Much has been made of the casting.  Timothy Olyphant and Walt Goggins, and astonishing support, Nick Searcy and Mikelti Williamson, Kaitlyn Dever and Joelle Carter, the Crowes and the Bennetts.  I’d happily list each one.  Not to mention the guest heavies - my stars and whiskers!  The incomparable Margo Martindale; Neal McDonough, no Band of Brothers, here; Sam Elliott and Mary Steenburgen.  Villains all, who get their just desserts. 











Timothy Olyphant and Graham Yost closed the book with Season Six.  FX, the network, wasn’t entirely happy about it.  (Justified was their highest-rated show.)  But hold the phone.  The sequel, Justified: City Primeval, just premiered a limited run in July, and Tim Olyphant’s back as Raylan. 

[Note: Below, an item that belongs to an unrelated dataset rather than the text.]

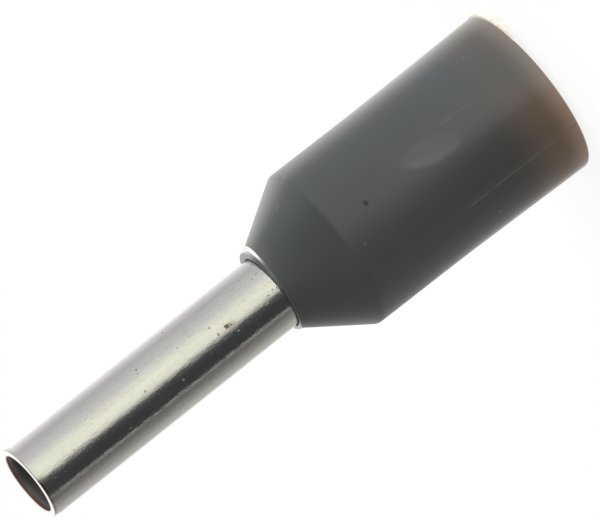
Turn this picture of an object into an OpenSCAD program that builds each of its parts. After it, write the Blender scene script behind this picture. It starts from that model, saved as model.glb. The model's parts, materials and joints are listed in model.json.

The new series is a hybrid.  The novel, City Primeval (subtitled High Noon in Detroit), came out in 1980, and it doesn’t feature Raylan, but local cop Ray Cruz.  Raylan has been added to the mix.  This has no ill effect.  You still got the basic Elmore Leonard elements, a crooked judge, a car bombing, Albanian gangsters, a long con, and the usual mix of opportunists and low-lifes, fast-talkers and the criminally insane.  This time around, we have more of the fish-out-of-water trope, but Raylan is nothing if not resourceful, and since you were wondering, he hasn’t slowed down.  Nor does the show waste any time getting stoked. 

You might miss the hillbillies, for about thirty seconds.